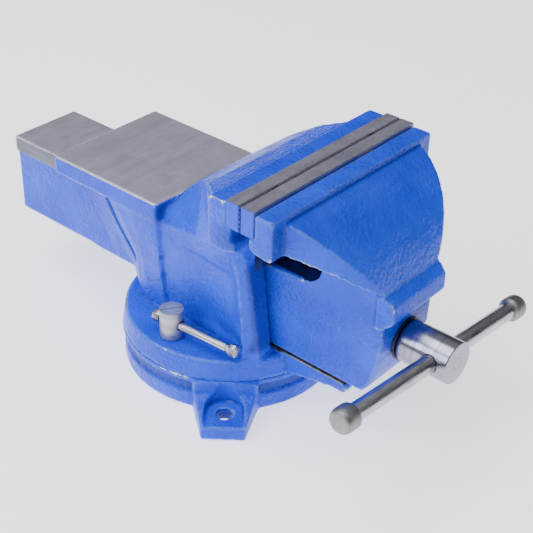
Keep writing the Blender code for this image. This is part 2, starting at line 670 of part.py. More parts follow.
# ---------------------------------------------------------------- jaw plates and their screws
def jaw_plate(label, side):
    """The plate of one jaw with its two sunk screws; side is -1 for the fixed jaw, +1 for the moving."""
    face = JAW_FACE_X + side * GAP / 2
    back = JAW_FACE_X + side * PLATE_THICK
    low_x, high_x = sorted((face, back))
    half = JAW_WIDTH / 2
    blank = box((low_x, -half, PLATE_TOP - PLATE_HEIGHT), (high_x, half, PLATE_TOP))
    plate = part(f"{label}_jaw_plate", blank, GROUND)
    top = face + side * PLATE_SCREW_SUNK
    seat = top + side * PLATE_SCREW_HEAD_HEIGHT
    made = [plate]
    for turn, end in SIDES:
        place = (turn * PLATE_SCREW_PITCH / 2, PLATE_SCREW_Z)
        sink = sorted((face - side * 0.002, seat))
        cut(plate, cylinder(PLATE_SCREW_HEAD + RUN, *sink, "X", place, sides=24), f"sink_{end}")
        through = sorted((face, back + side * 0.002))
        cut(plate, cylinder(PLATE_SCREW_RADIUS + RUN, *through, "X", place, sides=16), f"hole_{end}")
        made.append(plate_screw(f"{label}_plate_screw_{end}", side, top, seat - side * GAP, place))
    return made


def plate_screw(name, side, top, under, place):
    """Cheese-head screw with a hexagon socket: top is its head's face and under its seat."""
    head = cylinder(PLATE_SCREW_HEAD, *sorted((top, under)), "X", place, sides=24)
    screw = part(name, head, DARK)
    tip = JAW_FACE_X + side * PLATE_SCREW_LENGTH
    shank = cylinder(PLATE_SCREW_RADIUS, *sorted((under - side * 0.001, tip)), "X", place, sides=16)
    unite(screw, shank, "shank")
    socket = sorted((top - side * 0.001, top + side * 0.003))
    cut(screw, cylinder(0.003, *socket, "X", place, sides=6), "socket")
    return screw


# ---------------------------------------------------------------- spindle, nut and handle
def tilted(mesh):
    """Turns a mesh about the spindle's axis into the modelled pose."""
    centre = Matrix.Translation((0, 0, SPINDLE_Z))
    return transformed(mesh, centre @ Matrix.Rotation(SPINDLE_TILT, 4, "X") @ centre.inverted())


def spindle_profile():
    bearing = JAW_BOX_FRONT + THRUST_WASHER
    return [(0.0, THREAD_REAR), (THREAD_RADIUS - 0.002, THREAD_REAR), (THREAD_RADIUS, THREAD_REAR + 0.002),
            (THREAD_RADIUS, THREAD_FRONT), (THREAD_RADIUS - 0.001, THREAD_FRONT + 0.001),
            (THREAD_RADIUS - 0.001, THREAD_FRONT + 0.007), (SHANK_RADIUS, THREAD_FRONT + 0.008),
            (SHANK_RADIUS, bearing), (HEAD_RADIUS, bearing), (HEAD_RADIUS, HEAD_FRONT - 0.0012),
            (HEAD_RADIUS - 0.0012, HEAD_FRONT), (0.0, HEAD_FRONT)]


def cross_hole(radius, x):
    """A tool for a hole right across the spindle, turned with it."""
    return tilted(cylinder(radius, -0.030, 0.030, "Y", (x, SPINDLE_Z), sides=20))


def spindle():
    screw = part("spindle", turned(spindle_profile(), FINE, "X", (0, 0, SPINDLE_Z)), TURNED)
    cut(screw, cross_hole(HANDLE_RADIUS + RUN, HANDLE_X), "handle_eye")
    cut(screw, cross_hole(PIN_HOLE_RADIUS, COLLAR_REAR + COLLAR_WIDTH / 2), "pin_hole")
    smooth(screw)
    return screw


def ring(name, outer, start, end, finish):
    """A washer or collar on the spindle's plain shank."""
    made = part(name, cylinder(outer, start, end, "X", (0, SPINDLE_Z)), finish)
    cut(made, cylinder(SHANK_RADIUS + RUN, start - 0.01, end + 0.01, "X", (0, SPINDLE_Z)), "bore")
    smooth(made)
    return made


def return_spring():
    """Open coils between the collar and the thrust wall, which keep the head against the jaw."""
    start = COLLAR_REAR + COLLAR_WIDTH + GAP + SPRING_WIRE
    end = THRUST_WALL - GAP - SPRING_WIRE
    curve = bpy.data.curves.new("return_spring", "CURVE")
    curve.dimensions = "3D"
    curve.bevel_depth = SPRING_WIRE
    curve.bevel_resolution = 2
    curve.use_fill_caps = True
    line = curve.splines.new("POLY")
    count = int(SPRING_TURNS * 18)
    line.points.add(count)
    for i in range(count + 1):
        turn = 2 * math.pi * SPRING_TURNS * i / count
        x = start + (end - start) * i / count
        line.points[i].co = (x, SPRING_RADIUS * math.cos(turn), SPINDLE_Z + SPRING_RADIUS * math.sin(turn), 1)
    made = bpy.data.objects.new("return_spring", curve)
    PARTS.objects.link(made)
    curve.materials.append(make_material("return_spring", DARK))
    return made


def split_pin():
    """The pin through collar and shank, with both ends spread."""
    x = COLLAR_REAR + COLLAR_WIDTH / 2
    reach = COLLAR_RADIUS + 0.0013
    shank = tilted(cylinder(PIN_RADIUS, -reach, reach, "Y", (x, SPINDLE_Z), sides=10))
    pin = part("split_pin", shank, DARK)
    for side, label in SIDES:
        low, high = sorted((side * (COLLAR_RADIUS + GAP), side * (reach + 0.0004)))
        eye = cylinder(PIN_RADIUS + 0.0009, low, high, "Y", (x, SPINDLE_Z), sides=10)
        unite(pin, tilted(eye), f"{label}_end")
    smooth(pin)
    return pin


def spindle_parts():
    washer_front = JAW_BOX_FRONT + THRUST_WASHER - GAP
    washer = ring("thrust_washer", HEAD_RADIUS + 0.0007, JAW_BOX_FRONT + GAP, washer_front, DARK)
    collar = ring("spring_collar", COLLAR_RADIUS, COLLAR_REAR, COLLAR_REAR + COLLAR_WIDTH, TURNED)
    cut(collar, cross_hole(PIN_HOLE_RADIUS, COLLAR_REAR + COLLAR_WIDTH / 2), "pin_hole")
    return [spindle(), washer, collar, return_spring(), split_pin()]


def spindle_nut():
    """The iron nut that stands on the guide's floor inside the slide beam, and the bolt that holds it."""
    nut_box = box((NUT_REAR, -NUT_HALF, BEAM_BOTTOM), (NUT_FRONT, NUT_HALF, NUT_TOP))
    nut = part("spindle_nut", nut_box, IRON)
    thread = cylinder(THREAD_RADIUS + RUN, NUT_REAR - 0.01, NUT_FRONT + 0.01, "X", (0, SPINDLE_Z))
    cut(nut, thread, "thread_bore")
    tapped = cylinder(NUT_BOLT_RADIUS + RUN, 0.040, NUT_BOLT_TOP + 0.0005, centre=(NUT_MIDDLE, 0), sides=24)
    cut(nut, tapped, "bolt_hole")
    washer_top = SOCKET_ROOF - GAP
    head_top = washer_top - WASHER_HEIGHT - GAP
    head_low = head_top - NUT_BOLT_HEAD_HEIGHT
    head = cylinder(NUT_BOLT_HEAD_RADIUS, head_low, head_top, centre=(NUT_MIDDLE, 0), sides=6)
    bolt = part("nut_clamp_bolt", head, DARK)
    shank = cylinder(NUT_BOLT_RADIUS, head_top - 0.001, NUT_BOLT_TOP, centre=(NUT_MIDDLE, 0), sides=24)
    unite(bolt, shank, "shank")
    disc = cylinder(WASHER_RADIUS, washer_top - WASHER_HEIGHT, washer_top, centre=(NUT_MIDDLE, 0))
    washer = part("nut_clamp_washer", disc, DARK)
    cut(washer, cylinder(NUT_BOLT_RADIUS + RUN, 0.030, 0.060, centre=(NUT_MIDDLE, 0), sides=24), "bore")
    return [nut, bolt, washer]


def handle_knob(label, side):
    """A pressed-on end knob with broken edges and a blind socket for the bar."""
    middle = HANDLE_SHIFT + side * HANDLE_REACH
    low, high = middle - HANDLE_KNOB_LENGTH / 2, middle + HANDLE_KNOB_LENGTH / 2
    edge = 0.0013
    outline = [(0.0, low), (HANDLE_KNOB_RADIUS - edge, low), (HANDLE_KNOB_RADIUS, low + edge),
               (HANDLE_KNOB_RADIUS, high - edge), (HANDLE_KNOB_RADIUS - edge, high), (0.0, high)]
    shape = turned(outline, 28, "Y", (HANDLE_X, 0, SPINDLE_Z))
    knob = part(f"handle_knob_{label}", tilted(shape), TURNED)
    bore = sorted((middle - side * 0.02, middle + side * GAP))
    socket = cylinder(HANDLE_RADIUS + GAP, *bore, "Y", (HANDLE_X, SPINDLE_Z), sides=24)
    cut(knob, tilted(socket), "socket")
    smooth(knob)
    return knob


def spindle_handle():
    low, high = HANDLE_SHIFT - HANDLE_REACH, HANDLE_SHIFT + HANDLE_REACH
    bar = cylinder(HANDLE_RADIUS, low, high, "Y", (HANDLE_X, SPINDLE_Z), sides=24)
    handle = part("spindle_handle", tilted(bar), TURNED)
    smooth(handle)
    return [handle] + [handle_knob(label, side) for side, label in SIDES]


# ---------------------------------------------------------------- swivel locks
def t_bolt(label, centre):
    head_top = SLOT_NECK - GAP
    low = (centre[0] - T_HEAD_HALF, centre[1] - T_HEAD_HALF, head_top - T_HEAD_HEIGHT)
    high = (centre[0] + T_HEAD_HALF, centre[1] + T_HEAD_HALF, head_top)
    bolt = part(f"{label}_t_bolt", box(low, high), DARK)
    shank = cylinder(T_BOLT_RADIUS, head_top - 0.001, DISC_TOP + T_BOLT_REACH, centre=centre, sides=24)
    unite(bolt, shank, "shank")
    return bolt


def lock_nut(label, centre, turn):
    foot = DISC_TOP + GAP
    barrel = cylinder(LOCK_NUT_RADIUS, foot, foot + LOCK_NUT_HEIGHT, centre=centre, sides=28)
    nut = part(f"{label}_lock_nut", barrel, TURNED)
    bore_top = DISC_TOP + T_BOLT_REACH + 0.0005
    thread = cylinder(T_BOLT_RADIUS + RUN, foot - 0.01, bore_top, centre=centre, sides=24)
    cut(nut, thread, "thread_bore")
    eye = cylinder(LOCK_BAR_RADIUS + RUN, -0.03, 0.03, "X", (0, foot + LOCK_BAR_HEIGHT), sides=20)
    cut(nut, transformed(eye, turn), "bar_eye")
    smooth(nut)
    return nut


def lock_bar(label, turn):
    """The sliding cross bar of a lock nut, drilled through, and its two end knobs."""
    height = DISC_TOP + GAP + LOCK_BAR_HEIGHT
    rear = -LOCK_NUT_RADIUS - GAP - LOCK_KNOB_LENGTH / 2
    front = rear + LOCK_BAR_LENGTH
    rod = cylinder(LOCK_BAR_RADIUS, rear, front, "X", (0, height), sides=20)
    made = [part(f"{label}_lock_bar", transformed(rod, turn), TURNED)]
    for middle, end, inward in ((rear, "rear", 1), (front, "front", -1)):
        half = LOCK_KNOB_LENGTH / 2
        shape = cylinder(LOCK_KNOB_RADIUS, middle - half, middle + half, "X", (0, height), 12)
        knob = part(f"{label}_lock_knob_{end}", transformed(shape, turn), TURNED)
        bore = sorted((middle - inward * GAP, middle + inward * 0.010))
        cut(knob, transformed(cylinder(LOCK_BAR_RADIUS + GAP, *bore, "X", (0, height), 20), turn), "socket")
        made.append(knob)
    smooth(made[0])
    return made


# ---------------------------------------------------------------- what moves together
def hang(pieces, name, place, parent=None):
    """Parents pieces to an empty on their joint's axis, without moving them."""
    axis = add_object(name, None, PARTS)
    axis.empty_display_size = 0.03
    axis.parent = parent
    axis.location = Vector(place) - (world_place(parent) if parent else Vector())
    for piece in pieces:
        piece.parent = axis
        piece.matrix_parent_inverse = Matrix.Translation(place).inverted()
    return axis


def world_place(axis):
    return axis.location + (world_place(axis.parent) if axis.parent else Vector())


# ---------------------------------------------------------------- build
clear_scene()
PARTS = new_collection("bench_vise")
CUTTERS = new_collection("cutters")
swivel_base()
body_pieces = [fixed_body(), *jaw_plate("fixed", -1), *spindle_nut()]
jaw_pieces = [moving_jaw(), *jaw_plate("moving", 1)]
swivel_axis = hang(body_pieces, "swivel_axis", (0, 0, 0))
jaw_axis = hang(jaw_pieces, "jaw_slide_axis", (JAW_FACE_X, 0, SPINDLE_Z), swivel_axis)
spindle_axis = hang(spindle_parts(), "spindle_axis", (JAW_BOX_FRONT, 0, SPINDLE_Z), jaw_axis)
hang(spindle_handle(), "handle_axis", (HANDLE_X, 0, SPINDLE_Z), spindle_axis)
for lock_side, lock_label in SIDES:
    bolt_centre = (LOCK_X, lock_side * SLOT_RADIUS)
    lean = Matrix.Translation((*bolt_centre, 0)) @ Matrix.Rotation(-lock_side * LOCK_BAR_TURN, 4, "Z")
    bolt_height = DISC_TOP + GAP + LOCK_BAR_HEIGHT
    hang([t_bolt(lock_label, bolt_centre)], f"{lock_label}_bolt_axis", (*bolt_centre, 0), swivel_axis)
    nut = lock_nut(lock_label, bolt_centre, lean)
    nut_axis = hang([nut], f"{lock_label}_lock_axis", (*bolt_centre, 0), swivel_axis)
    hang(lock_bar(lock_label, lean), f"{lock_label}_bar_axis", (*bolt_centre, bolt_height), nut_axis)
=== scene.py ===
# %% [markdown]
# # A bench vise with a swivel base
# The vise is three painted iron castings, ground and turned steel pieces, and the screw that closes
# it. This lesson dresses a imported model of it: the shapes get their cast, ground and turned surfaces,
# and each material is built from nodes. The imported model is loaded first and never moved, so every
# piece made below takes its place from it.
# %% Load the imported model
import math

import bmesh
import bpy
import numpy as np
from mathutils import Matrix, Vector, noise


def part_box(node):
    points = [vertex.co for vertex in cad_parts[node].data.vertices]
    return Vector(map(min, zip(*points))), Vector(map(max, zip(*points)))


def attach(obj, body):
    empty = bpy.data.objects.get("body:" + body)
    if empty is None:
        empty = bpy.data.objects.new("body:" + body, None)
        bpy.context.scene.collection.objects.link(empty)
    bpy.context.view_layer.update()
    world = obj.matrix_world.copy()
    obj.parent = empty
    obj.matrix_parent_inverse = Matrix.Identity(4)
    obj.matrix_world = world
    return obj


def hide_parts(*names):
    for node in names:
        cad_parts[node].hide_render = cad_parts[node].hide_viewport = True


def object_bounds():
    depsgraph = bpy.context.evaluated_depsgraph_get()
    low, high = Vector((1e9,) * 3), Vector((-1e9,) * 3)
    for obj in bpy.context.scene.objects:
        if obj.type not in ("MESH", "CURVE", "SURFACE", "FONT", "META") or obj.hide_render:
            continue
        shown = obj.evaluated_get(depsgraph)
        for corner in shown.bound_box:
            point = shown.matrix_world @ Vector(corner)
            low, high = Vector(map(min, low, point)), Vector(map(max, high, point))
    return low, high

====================

(TO DO): Count each line where the string "shown" occurs, and write only the number.

(RESPONSE BELOW): 3